Disaggregation in Open RAN involves breaking down the traditionally integrated RAN components into modular, interoperable elements. This allows for the separation of hardware and software components, enabling network operators to upgrade or replace individual components without disrupting the entire network. For example, operators can simply upgrade the software or hardware module responsible for a specific function instead of replacing an entire base station, resulting in significant cost savings, and increased operational efficiency.
The components of Open RAN encompass a range of hardware and software elements. On the hardware side, these include Remote Radio Units (RRUs), Distributed Units (DUs), and Centralized Units (CUs). RRUs are responsible for transmitting and receiving wireless signals, DUs handle baseband processing, and CUs handle network coordination and management. On the software side, Open RAN uses open interfaces and protocols, such as Open Radio Interface (ORI) and Open Fronthaul Interface (OFI), to ensure interoperability between different vendor components.
Challenges and Limitations of Open RAN
As promising as Open RAN may be, it is not without its challenges and limitations. One of the main obstacles is the lack of mature and standardized interfaces. However, the industry is still in the infancy of defining these interfaces, which can hinder the seamless integration of equipment from different vendors. Additionally, the disaggregation of RAN components can introduce network management and coordination complexity. Operators will need to invest in new tools, training, and processes to effectively manage and troubleshoot a disaggregated network.

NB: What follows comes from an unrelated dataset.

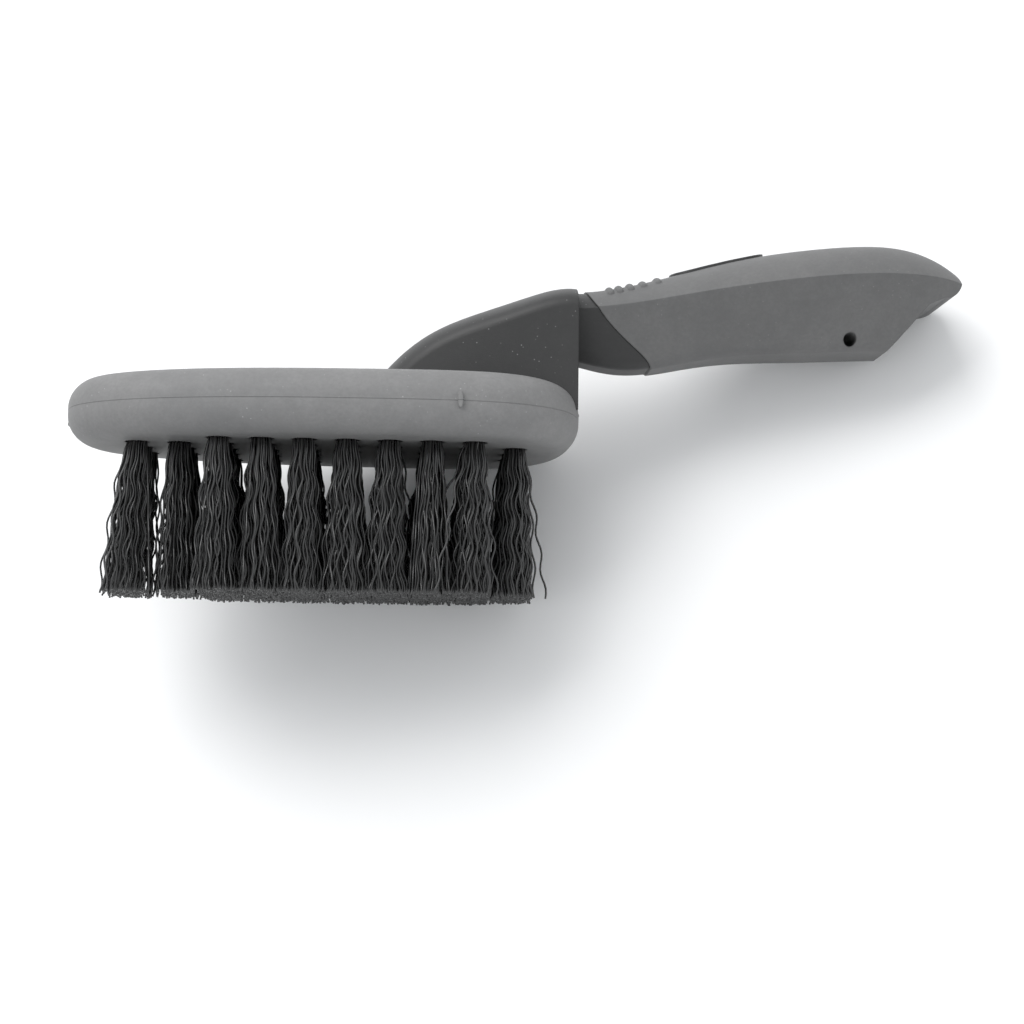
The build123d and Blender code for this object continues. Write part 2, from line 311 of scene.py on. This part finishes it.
def tube_mesh(name, paths, radius, sides):
    """One mesh of closed tubes round centre lines, each ring lying across its filament."""
    angle = np.arange(sides) * 2 * math.pi / sides
    points = []
    faces = []
    base = 0
    for path in paths:
        along = np.gradient(path, axis=0)
        along /= np.linalg.norm(along, axis=1)[:, None]
        first = np.cross(along, (0.3, 0.2, 0.93))
        first /= np.linalg.norm(first, axis=1)[:, None]
        second = np.cross(along, first)
        for c, a, b in zip(path, first, second):
            points.append(c + radius * (np.outer(np.cos(angle), a) + np.outer(np.sin(angle), b)))
        count = len(path)
        for i in range(count - 1):
            low = base + i * sides
            for j in range(sides):
                k = (j + 1) % sides
                faces.append((low + j, low + k, low + sides + k, low + sides + j))
        faces.append(tuple(base + j for j in reversed(range(sides))))
        last = base + (count - 1) * sides
        faces.append(tuple(last + j for j in range(sides)))
        base += count * sides
    mesh = bpy.data.meshes.new(name)
    mesh.from_pydata(np.vstack(points).tolist(), [], faces)
    mesh.polygons.foreach_set("use_smooth", [len(f) == 4 for f in faces])
    mesh.update()
    return mesh


def make_tuft(name, material, length, lean):
    """A tuft's bundle of crimped filaments in place of its CAD solid."""
    random = np.random.default_rng(sum(ord(c) * (i + 7) for i, c in enumerate(name)))
    root, tip = tuft_line(name)
    axis = (tip - root) / np.linalg.norm(tip - root)
    forward, sideways = across(axis)
    start = tip - axis * length
    ways = np.array((forward, sideways, axis))
    paths = [lie_on_table(p @ ways + start) for p in filament_paths(length - TRIM, lean, random)]
    mesh = tube_mesh(name + "_filaments", paths, FILAMENT_RADIUS, FILAMENT_SIDES)
    mesh.materials.append(material)
    piece = bpy.data.objects.new(name + "_filaments", mesh)
    bpy.context.scene.collection.objects.link(piece)
    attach(piece, "root")
    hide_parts(name)


def head_depths():
    """The tufts' axis, the free length of a tuft, and the rim's mid height on that axis."""
    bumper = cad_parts["head_bumper"].data
    root, tip = tuft_line(tuft_names()[0])
    axis = (tip - root) / np.linalg.norm(tip - root)
    along = np.array([v.co for v in bumper.vertices]) @ axis
    return axis, float(tip @ axis - along.max()), float((along.min() + along.max()) / 2)


def tuft_names():
    """The names of all tuft nodes."""
    return sorted(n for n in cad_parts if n.startswith("tuft_"))


def make_tufts(length):
    """All tufts, the first and last columns leaning out of the head's ends."""
    material = filament_material()
    names = tuft_names()
    columns = {n: int(n.rsplit("_", 1)[1]) for n in names}
    first, last = min(columns.values()), max(columns.values())
    for name in names:
        lean = 0.0
        if columns[name] == first:
            lean = -FRONT_SPLAY
        elif columns[name] == last:
            lean = REAR_SPLAY
        make_tuft(name, material, length, (lean, 0.0))


# ---------------------------------------------------------------- stage

def make_table():
    """A wide white sheet at the height of the brush's lowest point."""
    low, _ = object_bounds()
    mesh = bpy.data.meshes.new("table")
    side = 3.0
    corners = [(-side, -side), (side, -side), (side, side), (-side, side)]
    mesh.from_pydata([(x, y, low.z) for x, y in corners], [], [(0, 1, 2, 3)])
    mesh.materials.append(table_material())
    table = bpy.data.objects.new("table", mesh)
    bpy.context.scene.collection.objects.link(table)


def view_axes():
    """The camera's right, up and backward directions."""
    toward = Vector(VIEW_TOWARD).normalized()
    right = Vector(VIEW_UP).cross(toward).normalized()
    return right, toward.cross(right), toward


def make_camera():
    """The camera at the reference view."""
    right, up, toward = view_axes()
    data = bpy.data.cameras.new("camera")
    data.lens = VIEW_LENS
    data.clip_start = 0.01
    camera = bpy.data.objects.new("camera", data)
    spin = Matrix((right, up, toward)).transposed().to_4x4()
    place = Vector(VIEW_TARGET) + toward * VIEW_DISTANCE
    camera.matrix_world = Matrix.Translation(place) @ spin
    bpy.context.scene.collection.objects.link(camera)
    bpy.context.scene.camera = camera


def make_light(name, across_view, up_view, out_view, side, power):
    """A square soft box, placed by the view's directions and aimed at the brush."""
    right, up, toward = view_axes()
    data = bpy.data.lights.new(name, "AREA")
    data.size = side
    data.energy = power
    light = bpy.data.objects.new(name, data)
    light.location = right * across_view + up * up_view + toward * out_view
    light.rotation_euler = light.location.to_track_quat("Z", "Y").to_euler()
    bpy.context.scene.collection.objects.link(light)


def make_lights():
    """A broad key from the upper left of the view and an even white surround."""
    make_light("key", -0.45, 0.75, 0.5, 0.8, 8.2)
    make_light("fill", 0.7, -0.2, 0.7, 0.9, 0.6)
    world = bpy.data.worlds.new("surround")
    world.use_nodes = True
    background = world.node_tree.nodes["Background"]
    background.inputs["Color"].default_value = (0.96, 0.98, 1.0, 1.0)
    background.inputs["Strength"].default_value = 0.88
    bpy.context.scene.world = world


# ---------------------------------------------------------------- build

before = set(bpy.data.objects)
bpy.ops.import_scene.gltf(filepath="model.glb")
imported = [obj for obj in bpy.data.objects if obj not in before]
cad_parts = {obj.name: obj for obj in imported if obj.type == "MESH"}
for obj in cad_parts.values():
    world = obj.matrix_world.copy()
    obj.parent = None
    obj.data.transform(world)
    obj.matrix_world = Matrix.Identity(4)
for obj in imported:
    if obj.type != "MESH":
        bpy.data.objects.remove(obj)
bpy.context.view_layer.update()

tuft_axis, tuft_length, rim_middle = head_depths()
rim_seam = (tuple(tuft_axis), rim_middle, SEAM_HALF_WIDTH)
dress(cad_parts["body_core"], moulded("core_black", 0.03, 0.5, 0.35, 0.4, 0.35))
dress(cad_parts["head_bumper"], moulded("bumper_grey", 0.19, 0.62, 0.5, 0.3, 0.5, rim_seam))
dress(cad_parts["handle_grip"], moulded("grip_grey", 0.125, 0.6, 0.5, 0.32, 0.2))
wire = wire_material()
for node_name in sorted(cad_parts):
    if node_name.startswith("anchors_"):
        dress(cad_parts[node_name], wire)
make_tufts(tuft_length)
make_table()
make_camera()
make_lights()
bpy.context.scene.view_settings.view_transform = "Standard"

Furthermore, the performance and scalability of Open RAN solutions need to be thoroughly tested and optimized to ensure they can handle the demands of large-scale deployments. Despite these challenges, the industry is actively working towards addressing them through collaboration and standardization efforts. With continued advancements and refinement, Open RAN has the potential to overcome these limitations and reform the telecommunications industry.
Planning ORAN networks using network planning software
Ranplan Professional, a leading network planning software, offers operators a powerful tool to accurately model their ORAN deployments to find the best network topology and the most efficient and cost-effective network design.Operators looking to deploy ORAN equipment in a new environment or as a replacement to existing network infrastructure now have a powerful tool at their disposal. Ranplan’s Device Hub provides operators with an extensive database of pre-modelled ORAN devices from different vendors for true network simulation and evaluation.
One key advantage of using Ranplan is its vendor neutrality, which provides operators with an unbiased representation for comparing device and solution metrics. This impartiality allows operators to make informed decisions based on objective evaluations, selecting the most suitable components for their ORAN deployment. By leveraging the capabilities of network planning software, operators can confidently plan their ORAN deployments and maximize the benefits of this progressive approach to network architecture. Whether it is for an in-building or outdoor deployment or a replacement of existing infrastructure, network planning software is an invaluable tool for operators embarking on their ORAN journey.
The Benefits of AI for Open RAN network design
Accurate AI-powered RF modelling has become a cornerstone of planning and optimizing ORAN networks. By simulating different scenarios and considering factors such as coverage and capacity, operators can leverage AI to make informed decisions about their ORAN deployment, maximizing the benefits of this innovative approach. Additionally, by precisely modelling latency from the core to user equipment, operators can effectively implement network slicing for 5G services such as Ultra-Reliable, Low Latency Communication (URLLC).While ORAN faces challenges such as the lack of standardized interfaces and the complexity introduced by disaggregated network components, network planning software like Ranplan Professional can help operators overcome these obstacles and optimize their ORAN networks.
Ranplan Professional offers a variety of automatic building modelling functionality, making it easier for users to model the environment. Whether users have a raster background or a 3D CAD/Mesh file format, Ranplan uses AI-based tools to intelligently recognize and rebuild the building structure automatically, significantly saving modelling time.
The software’s automatic network design tools, such as the Automatic Cell Optimizer (ACO) are instrumental in streamlining the network design process. Operators can define candidate devices and locations while specifying network requirements such as coverage, throughput, interference, latency, and reliability. By leveraging this functionality, the software generates the most cost-efficient network solution that aligns with the defined requirements. Additionally, the Connection Assistant function further streamlines the network design process by automatically connecting selected devices with cables, saving valuable time.In summary, Ranplan Professional is a comprehensive network planning software empowering operators to precisely model and optimize ORAN deployments. With its AI-powered RF modelling capabilities, automatic building modelling, and efficient network system design tools, the software empowers operators to overcome challenges, enhance network efficiency, and shape the future of ORAN and connectivity in the telecommunications industry.